Unlike medical professionals who support illegal alien claims of psychological trauma, doctors who treated fallout victims stood with the government and refused to sign letters stating that their diseases were fallout related.

As many downwinders pointed out, the U.S. government refused to help them—even while they were helping non-Americans who had been exposed to fallout from nuclear tests outside of the United States. This anti-American bias continues to this day where illegal alien families are apparently going to be enriched overnight by federal authorities.

Of course, this was not the only time that the federal government turned on American citizens who it determined to be less deserving of protection than others. Between 1932 and 1972 by the United States Public Health Service and the Centers for Disease Control and Prevention conducted a study on a group of nearly 600 impoverished American citizens—African Americans with syphilis in the Tuskegee Syphilis Study.

The men were promised free medical care but were never informed of their syphilis diagnosis.
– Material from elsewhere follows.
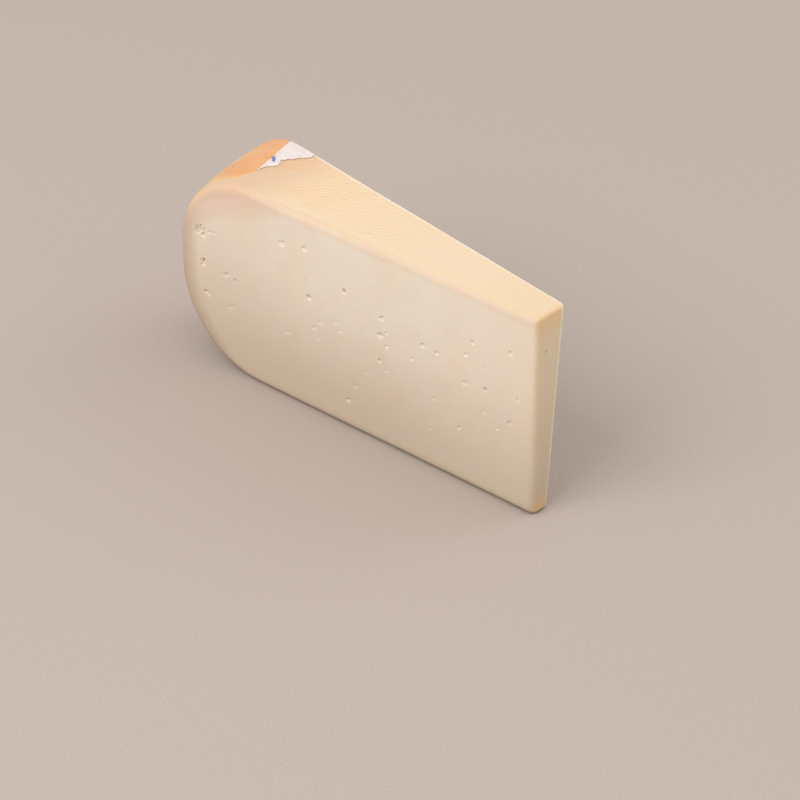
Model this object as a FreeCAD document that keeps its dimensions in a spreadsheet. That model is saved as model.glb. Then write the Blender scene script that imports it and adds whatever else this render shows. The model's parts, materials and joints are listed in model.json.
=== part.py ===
import FreeCAD, Part
import math
import os
import Sketcher

# A slab cut from a wheel of goat gouda, in millimetres.
# It is drawn about the wheel's own axis, and set on its base at the end: +Z is up, the
# bulged rim lies at -X, the narrow end at +X, and the large cut face looks towards -Y.

SIZES = [
    # the whole wheel
    ("wheel_height", 93.0, "between the two flat faces"),
    ("wheel_radius", 182.5, "axis to the widest line of the rim"),
    ("belly_radius", 120.0, "section of the rim, middle"),
    ("shoulder_radius", 39.0, "section of the rim, top"),
    ("foot_radius", 43.0, "section of the rim, bottom"),
    # the slab that the knife took from it
    ("cut_offset", 61.5, "wheel's axis to the front cut"),
    ("cut_length", 200.0, "narrow end to the rim, along the front cut"),
    ("end_width", 17.4, "narrow end, at the top"),
    ("wedge_angle", 9.5, "degrees between the two long cuts, from above"),
    ("back_lean", 4.6, "degrees that the back cut leans out at its top"),
    ("cut_edge", 1.2, "rounding of the edges that the knife left"),
    # the eyes that the cuts laid open
    ("eye_sink", 0.3, "how deep an eye's centre lies, in eye radii"),
    # the scrap of label that is left on the rind
    ("paper", 0.25, "thickness of the label"),
    ("label_inset", 35.3, "rim's widest line to the scrap's tip"),
    ("label_offset", 16.2, "front cut to the scrap's tip"),
    ("label_turn", 16.1, "degrees from the Y axis to its straight edge"),
]

# The largest eyes on the front cut: share of its length from the narrow end, share of the
# wheel's height from the base, and radius.
EYES = [
    (0.93, 0.70, 2.0),
    (0.925, 0.53, 1.8),
    (0.92, 0.365, 1.6),
    (0.69, 0.815, 1.1),
    (0.615, 0.60, 1.0),
    (0.515, 0.71, 1.0),
    (0.41, 0.665, 1.4),
    (0.42, 0.57, 1.2),
    (0.265, 0.61, 1.2),
]

# The scrap's torn edge, from its tip: width, and distance along the straight edge. The
# last two corners lie past the back cut, which trims them.
TORN_EDGE = [
    (1.0, 1.7),
    (1.9, 5.3),
    (4.2, 6.0),
    (5.4, 8.8),
    (5.3, 12.6),
    (7.0, 14.7),
    (9.8, 16.4),
    (15.8, 20.7),
    (16.4, 24.7),
    (17.0, 45.0),
    (0.0, 45.0),
]

# A knife's plane is larger than any wheel, and a rounding of the rim stays under this share
# of the wheel's height.
KNIFE_SPAN = 1000.0
MOST_ROUNDING = 0.47
# Two faces meet in an edge that the knife left where they turn by more than this.
EDGE_TURN = 20.0

os.makedirs("parts", exist_ok=True)
doc = FreeCAD.newDocument("goat_gouda_slab")
sheet = doc.addObject("Spreadsheet::Sheet", "Sizes")
for line, (alias, value, note) in enumerate(SIZES, start=1):
    sheet.set(f"A{line}", note)
    sheet.set(f"B{line}", str(value))
    sheet.setAlias(f"B{line}", alias)
doc.recompute()

# Sizes that follow from the sheet: the two roundings of the rim, and the narrow end's place
# along X from the wheel's axis.
SHOULDER = f"min(Sizes.shoulder_radius; {MOST_ROUNDING} * Sizes.wheel_height)"
FOOT = f"min(Sizes.foot_radius; {MOST_ROUNDING} * Sizes.wheel_height)"
END_X = "(Sizes.cut_length - sqrt(Sizes.wheel_radius ^ 2 - Sizes.cut_offset ^ 2))"


def size(alias):
    """A driving size, as the sheet holds it."""
    return float(getattr(sheet, alias))


def plane_of(body, role):
    """One of the body's own origin planes."""
    return next(item for item in body.Origin.OriginFeatures if item.Role == role)


def add_body(name):
    body = doc.addObject("PartDesign::Body", name)
    body.Label = name
    return body


def add_sketch(body, name, role):
    """An empty sketch on an origin plane of the body."""
    sketch = body.newObject("Sketcher::SketchObject", name)
    sketch.AttachmentSupport = [(plane_of(body, role), "")]
    sketch.MapMode = "FlatFace"
    return sketch


def drive(sketch, kind, *places_and_value, formula):
    """Adds a size to a sketch and binds it to the sheet."""
    number = sketch.addConstraint(Sketcher.Constraint(kind, *places_and_value))
    sketch.setExpression(f"Constraints[{number}]", formula)


def point(x, y):
    return FreeCAD.Vector(x, y, 0)


def arc(centre, radius, start, end):
    """An arc between two angles in degrees, turning left."""
    circle = Part.Circle(centre, FreeCAD.Vector(0, 0, 1), radius)
    return Part.ArcOfCircle(circle, math.radians(start), math.radians(end))


def rim_section(skin):
    """Where the three arcs of the rim are centred and meet, for a sketch's first guess."""
    height = size("wheel_height")
    belly = size("belly_radius")
    middle = size("wheel_radius") - belly
    corners = []
    for radius in (size("foot_radius"), size("shoulder_radius")):
        radius = min(radius, MOST_ROUNDING * height)
        rise = height / 2 - radius
        reach = math.sqrt((belly - radius) ** 2 - rise ** 2)
        turn = math.degrees(math.atan2(rise, reach))
        corners.append((radius + skin, middle + reach, turn))
    return middle, belly + skin, corners


def draw_wheel_section(sketch, skin):
    """Half of the wheel's section: two flat faces joined by a bulge of three arcs.

    skin names the size by which the section stands proud of the wheel all round.
    """
    proud = size(skin) if skin else 0.0
    more = f" + Sizes.{skin}" if skin else ""
    height = size("wheel_height")
    middle, belly, (foot, shoulder) = rim_section(proud)
    foot_radius, foot_x, foot_turn = foot
    shoulder_radius, shoulder_x, shoulder_turn = shoulder
    low = -proud
    high = height + proud
    axis = sketch.addGeometry(Part.LineSegment(point(0, high), point(0, low)))
    base = sketch.addGeometry(Part.LineSegment(point(0, low), point(foot_x, low)))
    foot_arc = sketch.addGeometry(
        arc(point(foot_x, low + foot_radius), foot_radius, -90, -foot_turn))
    belly_arc = sketch.addGeometry(
        arc(point(middle, height / 2), belly, -foot_turn, shoulder_turn))
    shoulder_arc = sketch.addGeometry(
        arc(point(shoulder_x, high - shoulder_radius), shoulder_radius, shoulder_turn, 90))
    top = sketch.addGeometry(Part.LineSegment(point(shoulder_x, high), point(0, high)))
    rule = Sketcher.Constraint
    sketch.addConstraint([
        rule("PointOnObject", axis, 2, -2),
        rule("Vertical", axis),
        rule("Coincident", axis, 2, base, 1),
        rule("Coincident", axis, 1, top, 2),
        rule("Horizontal", base),
        rule("Horizontal", top),
        rule("Tangent", base, 2, foot_arc, 1),
        rule("Tangent", foot_arc, 2, belly_arc, 1),
        rule("Tangent", belly_arc, 2, shoulder_arc, 1),
        rule("Tangent", shoulder_arc, 2, top, 1),
    ])
    drive(sketch, "DistanceY", axis, 2, axis, 1, high - low,
          formula=f"Sizes.wheel_height{more}{more}")
    drive(sketch, "DistanceX", -1, 1, belly_arc, 3, middle,
          formula="Sizes.wheel_radius - Sizes.belly_radius")
    drive(sketch, "DistanceY", -1, 1, belly_arc, 3, height / 2,
          formula="Sizes.wheel_height / 2")
    drive(sketch, "DistanceY", axis, 2, belly_arc, 3, height / 2 - low,
          formula=f"Sizes.wheel_height / 2{more}")
    drive(sketch, "Radius", belly_arc, belly, formula=f"Sizes.belly_radius{more}")
    drive(sketch, "Radius", foot_arc, foot_radius, formula=f"{FOOT}{more}")
    drive(sketch, "Radius", shoulder_arc, shoulder_radius, formula=f"{SHOULDER}{more}")


def add_turned(body, kind, name, skin=""):
    """Turns the wheel's section about its axis, to add it to the body or to take it away."""
    section = add_sketch(body, f"{body.Name}_{name}_section", "XZ_Plane")
    draw_wheel_section(section, skin)
    turned = body.newObject(kind, f"{body.Name}_{name}")
    turned.Profile = section
    turned.ReferenceAxis = (section, ["V_Axis"])
    turned.Angle = 360.0
    doc.recompute()


def draw_loop(sketch, corners):
    """A closed outline of straight lines, joined at its corners."""
    lines = []
    for start, end in zip(corners, corners[1:] + corners[:1]):
        lines.append(sketch.addGeometry(Part.LineSegment(point(*start), point(*end))))
    for line, following in zip(lines, lines[1:] + lines[:1]):
        sketch.addConstraint(Sketcher.Constraint("Coincident", line, 2, following, 1))
        sketch.addConstraint(Sketcher.Constraint("Block", line))


def add_knife(body, name, role, place, outward, keep=None):
    """Cuts away all that lies on one side of a plane, or only what is outside an outline."""
    before = body.Shape.Volume
    sketch = add_sketch(body, f"{body.Name}_{name}_plane", role)
    sketch.setExpression("AttachmentOffset", place)
    half = KNIFE_SPAN / 2
    draw_loop(sketch, [(-half, -half), (half, -half), (half, half), (-half, half)])
    if keep:
        draw_loop(sketch, keep)
    knife = body.newObject("PartDesign::Pocket", f"{body.Name}_{name}")
    knife.Profile = sketch
    knife.Type = "Length"
    knife.Length = KNIFE_SPAN
    knife.Reversed = outward
    doc.recompute()
    if not 0 < body.Shape.Volume < before:
        raise RuntimeError(f"{knife.Name} removed nothing, or everything")


FRONT_CUT = "placement(vector(0; 0; Sizes.cut_offset); rotation(0; 0; 0))"
END_CUT = f"placement(vector(0; 0; {END_X}); rotation(0; 0; 0))"
MIDDLE = "placement(vector(0; 0; Sizes.wheel_height / 2); rotation(0; 0; 0))"


def back_cut(inset="0"):
    """The leaning plane of the back cut, or one that lies inset from it."""
    depth = f"Sizes.cut_offset - Sizes.end_width + {inset}"
    return (f"placement(vector({END_X}; Sizes.wheel_height; {depth});"
            " rotation(0; -Sizes.wedge_angle; -Sizes.back_lean))")


def cut_edges(shape):
    """Edges between two cuts, or between a cut and the wheel's own surface."""
    names = []
    for number, edge in enumerate(shape.Edges, start=1):
        sides = [face for face in shape.Faces if any(edge.isSame(e) for e in face.Edges)]
        if len(sides) != 2:
            continue
        middle = edge.valueAt((edge.FirstParameter + edge.LastParameter) / 2)
        first, second = [face.normalAt(*face.Surface.parameter(middle)) for face in sides]
        if math.degrees(first.getAngle(second)) > EDGE_TURN:
            names.append(f"Edge{number}")
    return names


def add_eyes(body):
    """Round hollows in the front cut."""
    for number, (along, up, radius) in enumerate(EYES, start=1):
        eye = body.newObject("PartDesign::SubtractiveSphere", f"eye_{number}")
        eye.AttachmentSupport = [(plane_of(body, "XZ_Plane"), "")]
        eye.MapMode = "FlatFace"
        eye.Radius = radius
        place = f"vector({END_X} - {along} * Sizes.cut_length; {up} * Sizes.wheel_height;"
        place += f" Sizes.cut_offset - {radius} * Sizes.eye_sink)"
        eye.setExpression("AttachmentOffset", f"placement({place}; rotation(0; 0; 0))")
    doc.recompute()


def build_cheese():
    body = add_body("cheese")
    add_turned(body, "PartDesign::Revolution", "wheel")
    add_knife(body, "front_cut", "XZ_Plane", FRONT_CUT, True)
    add_knife(body, "back_cut", "XZ_Plane", back_cut(), False)
    add_knife(body, "end_cut", "YZ_Plane", END_CUT, True)
    last = body.Tip
    rounding = body.newObject("PartDesign::Fillet", "cheese_cut_edges")
    rounding.Base = (last, cut_edges(last.Shape))
    rounding.setExpression("Radius", "Sizes.cut_edge")
    doc.recompute()
    add_eyes(body)
    return body


def build_label_scrap():
    """Torn paper that follows the wheel from its flat face over the start of the shoulder."""
    body = add_body("label_scrap")
    add_turned(body, "PartDesign::Revolution", "outside", skin="paper")
    add_turned(body, "PartDesign::Groove", "rind")
    add_knife(body, "lower_half", "XY_Plane", MIDDLE, False)
    rim = "(Sizes.wheel_radius - Sizes.label_inset)"
    side = "(Sizes.label_offset - Sizes.cut_offset)"
    tip = f"vector(-sqrt({rim} ^ 2 - {side} ^ 2); {side}; 0)"
    place = f"placement({tip}; rotation(Sizes.label_turn; 0; 0))"
    add_knife(body, "outline", "XY_Plane", place, True, keep=[(0.0, 0.0)] + TORN_EDGE)
    add_knife(body, "back_cut", "XZ_Plane", back_cut("Sizes.cut_edge"), False)
    return body


def check_document(bodies):
    """Stops if any object failed or a sub-part isn't one sound solid."""
    for item in doc.Objects:
        if "Invalid" in item.State or "Error" in item.State:
            raise RuntimeError(f"{item.Name} failed: {item.State}")
    for body in bodies:
        shape = body.Shape
        if shape.isNull() or not shape.isValid() or len(shape.Solids) != 1:
            raise RuntimeError(f"{body.Label} is not one sound solid")


def set_on_base(bodies):
    """Moves the whole so that the middle of its box stands on the origin."""
    box = FreeCAD.BoundBox()
    for body in bodies:
        box.add(body.Shape.optimalBoundingBox(True, False))
    move = FreeCAD.Vector(-box.Center.x, -box.Center.y, 0)
    for body in bodies:
        body.Placement = FreeCAD.Placement(move, FreeCAD.Rotation())
    doc.recompute()


sub_parts = [build_cheese(), build_label_scrap()]
check_document(sub_parts)
set_on_base(sub_parts)
check_document(sub_parts)
for body in sub_parts:
    body.Shape.exportStep(f"parts/{body.Label}.step")
    print(body.Label, body.Shape.optimalBoundingBox(True, False), body.Shape.Volume)
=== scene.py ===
import json
import math
import random

import bpy
from mathutils import Matrix, Vector, noise

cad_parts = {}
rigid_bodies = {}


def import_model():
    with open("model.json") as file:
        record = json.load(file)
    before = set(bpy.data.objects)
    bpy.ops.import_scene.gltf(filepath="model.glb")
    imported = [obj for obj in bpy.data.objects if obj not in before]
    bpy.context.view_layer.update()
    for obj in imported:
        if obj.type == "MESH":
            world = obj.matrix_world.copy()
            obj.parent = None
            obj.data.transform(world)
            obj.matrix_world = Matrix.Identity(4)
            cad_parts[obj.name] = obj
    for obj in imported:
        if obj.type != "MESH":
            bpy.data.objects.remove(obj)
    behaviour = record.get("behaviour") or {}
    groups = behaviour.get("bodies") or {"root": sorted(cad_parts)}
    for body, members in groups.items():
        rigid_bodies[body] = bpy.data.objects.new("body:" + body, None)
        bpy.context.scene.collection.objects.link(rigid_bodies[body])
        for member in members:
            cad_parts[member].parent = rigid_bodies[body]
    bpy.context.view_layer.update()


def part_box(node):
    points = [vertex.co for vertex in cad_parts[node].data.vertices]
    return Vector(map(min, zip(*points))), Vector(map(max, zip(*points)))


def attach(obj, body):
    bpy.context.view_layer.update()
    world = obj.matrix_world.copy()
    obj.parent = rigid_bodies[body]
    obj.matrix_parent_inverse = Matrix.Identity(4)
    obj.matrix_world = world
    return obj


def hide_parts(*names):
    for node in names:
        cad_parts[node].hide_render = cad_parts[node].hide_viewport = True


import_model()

# A slab of goat gouda, standing on a flat face of the wheel that it was cut from: the large
# front cut looks towards -Y, the wheel's bulged rim is at -X and the narrow end at +X.
MM = 0.001
PER_MM = 1000.0
LOW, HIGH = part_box("cheese")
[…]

They were given placebos and ineffective treatments in a study that lasted 40 years. None of the infected men were treated with penicillin despite the fact that by 1947 it was widely available as a treatment for syphilis. Twenty-eight patients died directly from syphilis, 100 died from complications related to syphilis, 40 of the patients' wives were infected with syphilis, and 19 children were born with congenital syphilis.

Unlike illegal aliens who stand to get rich, all these African Americans and their families received from the U.S. government was a belated apology from President Clinton in 1997. They didn’t receive huge payouts for the physical and psychological trauma that they, their families, and their descendants suffered.

Of course, there are other examples of mistreatment of American citizens and the government’s refusal to acknowledge what it has done. Vietnam veterans have never been satisfactorily compensated for the harm they suffered from Agent Orange. Residents living near U.S. military bases are left holding the bag when pollutants enter the ground water and destroy their health and livelihoods. And even today, our wounded warriors have to rely on charitable groups to meet many of their needs.

When Americans hear that the Biden administration and the Washington, D.C.-centric federal government was even considering giving illegal aliens $450,000 each, they are justifiably shocked and angry.